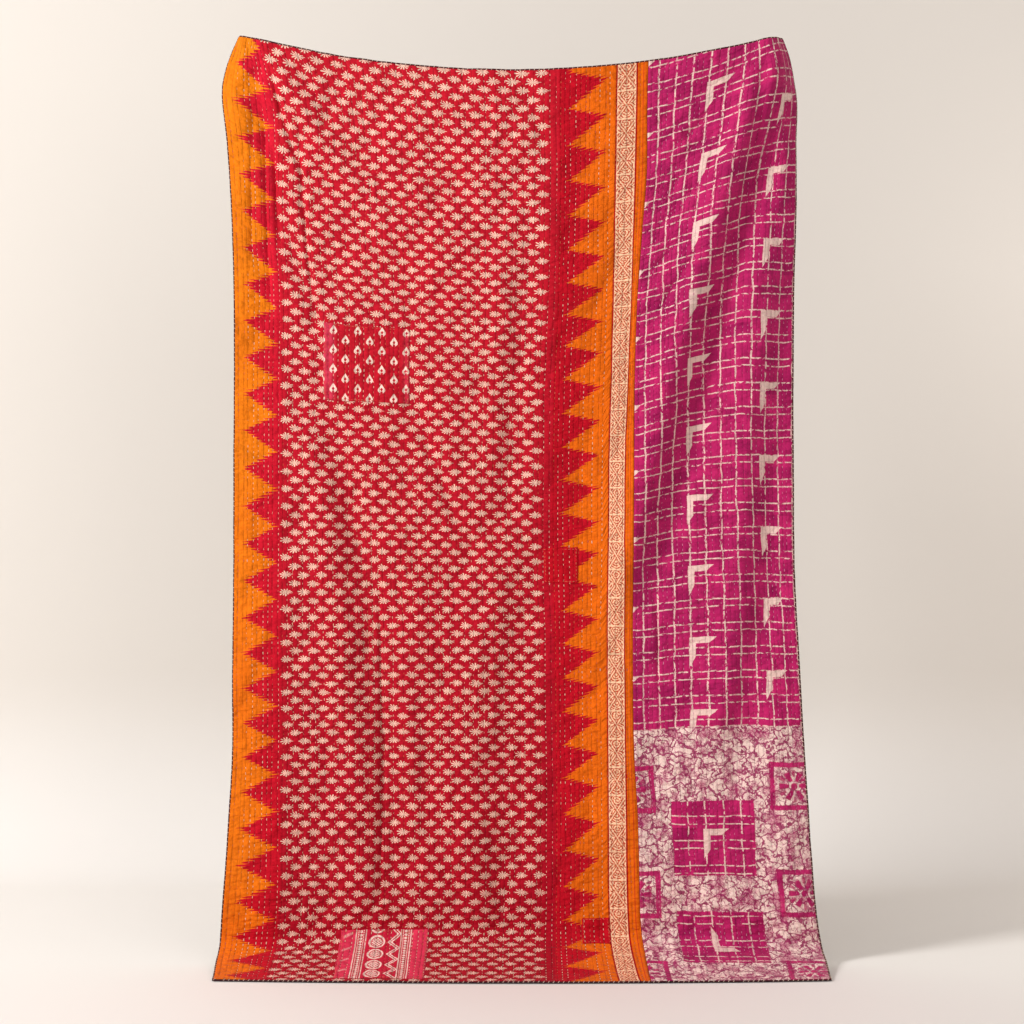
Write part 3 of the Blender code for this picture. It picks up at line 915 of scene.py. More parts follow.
def leaf_field():
    """Red ground with staggered rows of small cream leaves that point right."""
    cloth = Cloth("leaf_print", 0.84, 0.03)
    down = cloth.down - LEAF_FIRST
    row = (down / LEAF_ROW).floor()
    shift = (row % 2.0) * (LEAF_COLUMN / 2.0)
    along = cloth.across - shift
    leaf = (along / LEAF_COLUMN).floor()
    chance = cloth.chance(leaf, row)
    other_chance = cloth.chance(leaf, row + 77.0)
    x = (along.to_middle(LEAF_COLUMN) + (chance - 0.5) * 0.0022) / LEAF_LONG + 0.10
    y = (down.to_middle(LEAF_ROW) + (other_chance - 0.5) * 0.0014) / LEAF_HIGH
    y = (y + x * ((chance - 0.5) * 0.24)) * (x * 0.40 + 1.0)
    reach = (x.reach(y) * 0.62 + (abs(x) + abs(y)) * 0.36) * (down * 0.045 + 1.0)
    turn = y.math("ARCTAN2", x) * (LEAF_SPIKES / (2 * math.pi)) + chance * 7.0
    between = abs(turn.to_middle(1.0)) * 2.0
    length = cloth.chance(turn.floor(), leaf + row * 13.0) * 0.36 + 0.86
    spike = between.before(reach * -0.66 + 1.03, 0.22) * reach.before(length, 0.07)
    cream = spike.most(reach.before(0.37, 0.07))
    middle = (leaf + 0.5) * LEAF_COLUMN + shift
    cream = cream * middle.past(LINES_FLAT[1] + LEAF_CLEAR, 0.0001)
    cream = cream * middle.before(LINES_FLAT[2] - LEAF_CLEAR, 0.0001)
    vein = between.past(0.62, 0.2) * reach.past(0.12, 0.1) * 0.65
    # the leaves are a little darker towards the foot, and so is the red ground below
    cream = cream * (vein * -1.0 + 1.0) * (chance * 0.14 + 0.83) * (down * -0.05 + 1.02)
    ground = cloth.blend(FIELD_RED, FIELD_RED_DEEP, (down * 0.45).least(1.0))
    return cloth.finish(cloth.blend(ground, CREAM, cream))


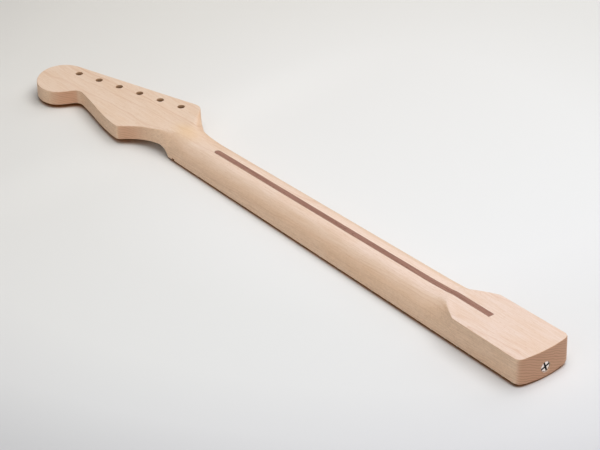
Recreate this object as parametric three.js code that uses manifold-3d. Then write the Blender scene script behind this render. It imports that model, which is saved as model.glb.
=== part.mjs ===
// Bolt-on electric guitar neck: one piece of maple with its fretted board, carved back, slotted truss rod nut
// and six-in-line headstock.
// Lengths are millimetres. While it is drawn, X = 0 is the end of the heel and the headstock lies towards -X,
// +Y is the bass side with the tuner holes, and Z = 0 is the crown of the fingerboard, which faces down.
// The finished neck is then moved so that its origin is the middle of the heel's seat.
import * as THREE from "three";
import { mergeVertices } from "three/addons/utils/BufferGeometryUtils.js";
import Module from "manifold-3d";

const wasm = await Module();
wasm.setup();

// Fingerboard
const scaleLength = 648;
const fretsPerOctave = 12;
const fretCount = 21;
const lastFretToHeel = 8.85;
const boardRadius = 184;
const nutWidth = 42;
const heelWidth = 56;
const boardSideHeight = 3.5;

// Heel
const heelThickness = 25.4;
const heelEndRadius = 140;
const heelCornerRadius = 5.5;
const heelFlatLength = 80;
const heelFadeLength = 113;
const heelRampStart = 96;
const heelRampEnd = 138;
const heelSeatLength = 76;

// Carved shaft
const twelfthFretThickness = 23.5;
const firstFretThickness = 20;
const carveExponentShare = 2;
const fullWidthShare = 0.995;
const heelFadeShare = 0.62;

// Headstock
const headLength = 193.8;
const headWidth = 93;
const headThickness = 14;
const headBackHeight = 24.35;
const headSideHeight = 1;
const headRampStart = 26;
const headRampEnd = 18;
const headFlatStart = 20;
const headFlatEnd = 34;
const scoopRadius = 14;
const scoopFromNut = 22.8;

// Headstock outline as shares of its length from the nut and of its width, from the bass side of the nut
// round the tip to the treble side
const headOutlineShares = [
  [0.009, 0.226], [0.035, 0.231], [0.066, 0.249], [0.097, 0.28], [0.133, 0.327], [0.159, 0.361],
  [0.182, 0.38], [0.211, 0.375], [0.262, 0.344], [0.417, 0.249], [0.572, 0.155], [0.727, 0.06],
  [0.866, -0.025], [0.912, -0.053], [0.943, -0.082], [0.972, -0.129], [0.992, -0.204], [1, -0.29],
  [0.991, -0.387], [0.965, -0.484], [0.925, -0.562], [0.876, -0.61], [0.83, -0.619], [0.786, -0.597],
  [0.755, -0.546], [0.734, -0.478], [0.718, -0.409], [0.703, -0.37], [0.683, -0.357], [0.639, -0.368],
  [0.546, -0.409], [0.443, -0.458], [0.365, -0.486], [0.309, -0.497], [0.28, -0.494], [0.265, -0.467],
  [0.241, -0.406], [0.213, -0.346], [0.182, -0.299], [0.149, -0.265], [0.112, -0.242], [0.071, -0.229],
  [0.03, -0.226], [0.009, -0.226],
];

// Tuner holes, in a row between two places given as shares of the headstock's length and width
const tunerCount = 6;
const tunerHoleRadius = 3.5;
const firstTunerShares = [0.2348, 0.2323];
const lastTunerShares = [0.8467, -0.1419];

// Nut slot
const nutSlotWidth = 3.2;
const nutSlotDepth = 3;

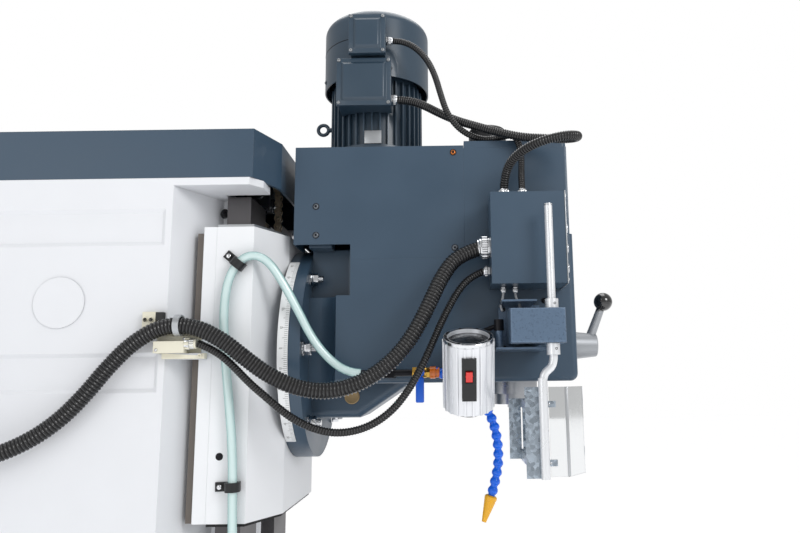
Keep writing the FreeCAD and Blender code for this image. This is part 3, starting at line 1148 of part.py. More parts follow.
def cabinet():
    """Electrical cabinet behind the column, with its door and main switch."""
    outer = box(-CAB_HALF, CAB_HALF, CAB_Y0, CAB_Y1, CAB_Z0, CAB_Z1)
    inner = box(-CAB_HALF + CAB_WALL, CAB_HALF - CAB_WALL, CAB_Y0 + CAB_WALL, CAB_Y1 + 1,
                CAB_Z0 + CAB_WALL, CAB_Z1 - CAB_WALL)
    shell = outer.cut(inner)
    rails = both(box(200, 240, COL_BACK, CAB_Y0, CAB_Z0 + 60, CAB_Z1 - 60))
    pin_x = CAB_HALF + 12
    pin_y = CAB_Y1 + 8
    hinges = []
    for z in (CAB_Z0 + 150, CAB_Z1 - 190):
        ear = box(CAB_HALF, pin_x + 8, CAB_Y1 - 30, CAB_Y1, z, z + 10)
        ear = ear.fuse(box(pin_x - PIN_R - 2, pin_x + 8, CAB_Y1 - 1, pin_y + 8, z, z + 10))
        hinges.append(ear.fuse(rod(pin_x, pin_y, z, PIN_R, 50)))
    shell = shell.fuse(rails + hinges)
    plate = box(-CAB_HALF + 40, CAB_HALF - 40, CAB_Y0 + CAB_WALL, CAB_Y0 + CAB_WALL + 12,
                CAB_Z0 + 60, CAB_Z1 - 60)
    blocks = []
    for row, z in enumerate((CAB_Z0 + 160, CAB_Z0 + 460, CAB_Z0 + 760)):
        for k in range(4):
            x = -300 + 150 * k
            blocks.append(box(x, x + 110 - 20 * row, CAB_Y0 + CAB_WALL + 12, CAB_Y0 + 95 + 10 * row, z, z + 110))
    entry = gland(-370, CAB_Y0, 1500, MAIN_R * 0.85, CAB_Y0 - 1128, V(0, -1, 0))
    save("electrical_cabinet", shell, plate, blocks, entry)
    door = box(-CAB_HALF + 2, CAB_HALF - 2, CAB_Y1 + GAP, CAB_Y1 + DOOR_T, CAB_Z0 + 4, CAB_Z1 - 4)
    for z in (CAB_Z0 + 160 + GAP, CAB_Z1 - 180 + GAP):
        knuckle = rod(pin_x, pin_y, z, PIN_R + 4, 36)
        link = box(CAB_HALF - 12, pin_x, CAB_Y1 + 4, pin_y + 4, z, z + 36)
        door = door.fuse(knuckle.fuse(link)).cut(rod(pin_x, pin_y, z - 1, PIN_R + GAP / 2, 60))
    save("cabinet_door", door)
    knob_y = CAB_Y1 + DOOR_T + GAP
    knob = rod(-300, knob_y, 1560, 32, 8, AY).fuse(box(-307, -293, knob_y + 8, knob_y + 34, 1532, 1588))
    save("main_switch", knob)


PARTS = (base, chip_tray, coolant_pump, saddle, table, table_drive, column, counterweight, lift_screw,
         head_slide, hose_clips, head_casting, degree_scale, fasteners, belt_cover, spindle,
         belt_drive, motor, control_box, glands, guard, speed_lever, lamp, coolant_tap,
         conduits, limit_switch, cabinet)


def main():
    """Build every sub-part into the parts folder."""
    os.makedirs("parts", exist_ok=True)
    for make in PARTS:
        make()


main()
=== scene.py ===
"""Looks of a bed-type vertical milling machine: finishes, hoses, chain and fittings.

Sizes and places are millimetres in the machine's own frame, apart from the studio's.
Meshes, and the lines that cords follow, are metres.
"""
from __future__ import annotations

import json
import logging
import math
from dataclasses import dataclass, field
from enum import Enum

import bmesh
import bpy
from mathutils import Matrix, Vector

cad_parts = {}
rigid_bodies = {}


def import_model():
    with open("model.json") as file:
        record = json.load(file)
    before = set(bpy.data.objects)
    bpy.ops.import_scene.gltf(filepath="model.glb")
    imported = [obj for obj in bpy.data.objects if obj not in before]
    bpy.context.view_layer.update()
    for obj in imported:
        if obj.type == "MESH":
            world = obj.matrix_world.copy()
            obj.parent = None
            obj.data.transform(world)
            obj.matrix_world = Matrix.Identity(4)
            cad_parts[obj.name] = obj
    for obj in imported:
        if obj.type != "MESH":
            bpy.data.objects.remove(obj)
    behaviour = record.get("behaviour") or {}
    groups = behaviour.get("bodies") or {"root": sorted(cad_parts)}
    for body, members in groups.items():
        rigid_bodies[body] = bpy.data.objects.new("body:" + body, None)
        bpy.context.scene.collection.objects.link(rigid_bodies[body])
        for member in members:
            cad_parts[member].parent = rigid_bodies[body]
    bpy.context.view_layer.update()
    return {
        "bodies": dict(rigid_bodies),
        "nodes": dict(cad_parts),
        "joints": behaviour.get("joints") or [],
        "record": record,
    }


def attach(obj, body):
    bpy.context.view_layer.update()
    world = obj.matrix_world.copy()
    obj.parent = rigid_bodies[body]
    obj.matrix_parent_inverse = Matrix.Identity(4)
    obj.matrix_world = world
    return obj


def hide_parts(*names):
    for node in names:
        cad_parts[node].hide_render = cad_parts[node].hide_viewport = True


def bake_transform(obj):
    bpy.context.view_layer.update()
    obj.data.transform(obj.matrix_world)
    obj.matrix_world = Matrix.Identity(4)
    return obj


LOG = logging.getLogger("machine")
MM = 0.001
Point = tuple[float, float, float]
Pair = tuple[float, float]
Colour = tuple[float, float, float, float]
Tree = bpy.types.NodeTree
Socket = bpy.types.NodeSocket


# ---- finishes -----------------------------------------------------------------------
class Grain(Enum):
    """Fine relief of a surface."""

    SMOOTH = "smooth"
    PEEL = "orange peel"
    CAST = "cast"
    HAMMER = "hammertone"
    BRUSHED = "brushed"
    SPANGLE = "spangle"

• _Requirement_
Identify the lines that hold the word "link". Copy every one of them.

• _Right answer_
        link = box(CAB_HALF - 12, pin_x, CAB_Y1 + 4, pin_y + 4, z, z + 36)
        door = door.fuse(knuckle.fuse(link)).cut(rod(pin_x, pin_y, z - 1, PIN_R + GAP / 2, 60))
        bpy.context.scene.collection.objects.link(rigid_bodies[body])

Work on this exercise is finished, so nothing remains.